Not all seats carry the same political risk. Swalwell’s California district and Cherfilus‑McCormick’s South Florida seat are widely viewed as safely Democratic, making party control there unlikely to change even in a special election. But the calculus becomes far murkier in districts held by Mills and Gonzales.

Gonzales represents Texas’ 23rd District, which President Donald Trump carried by roughly 15.5 points in 2024, while Mills’ Florida district backed Trump by about 12.5 points. In a conventional general election, those margins would suggest Republican comfort. In special elections, recent history tells a different story.

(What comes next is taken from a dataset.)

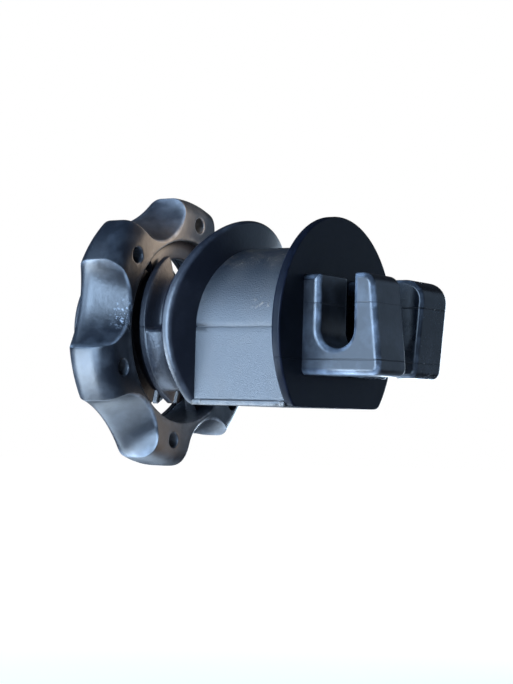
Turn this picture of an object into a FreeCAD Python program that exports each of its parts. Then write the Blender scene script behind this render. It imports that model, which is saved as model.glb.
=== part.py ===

Over the past several months, Democrats have frequently overperformed presidential results in special elections, including in districts Trump won by double digits. Lower turnout, heightened national attention, and the tendency for voters to use specials to send a message to the party in power have all contributed to results that defy topline partisan labels.

That trend means Republicans cannot assume that even strongly Trump‑leaning districts would be easy holds if vacancies trigger special elections—particularly if those elections are framed around scandal or congressional dysfunction.

Timing adds another layer to the calculus, though the risk is uneven. Governors control when special elections are called, and in Republican‑led states like Florida and Texas, vacancies would likely be filled relatively quickly. Even so, any period without seated members would immediately drop Republicans below the 218 votes needed for a House majority, complicating Johnson’s ability to manage the floor while those races play out.

For House leaders, then, the question is not simply whether expulsions are warranted, but whether the party can afford the consequences. Losing control of the floor—even temporarily—would weaken Republican leverage on must‑pass legislation, intensify internal divisions, and hand Democrats new procedural opportunities.

What Happens Next

The timing of any expulsions remains uncertain, with no fixed schedule for House action and each case moving on a different procedural track.

Democrats are currently favored to win the House in November, according to polling-based election forecasts and prediction markets, with Republicans slightly favored to retain their majority in the Senate.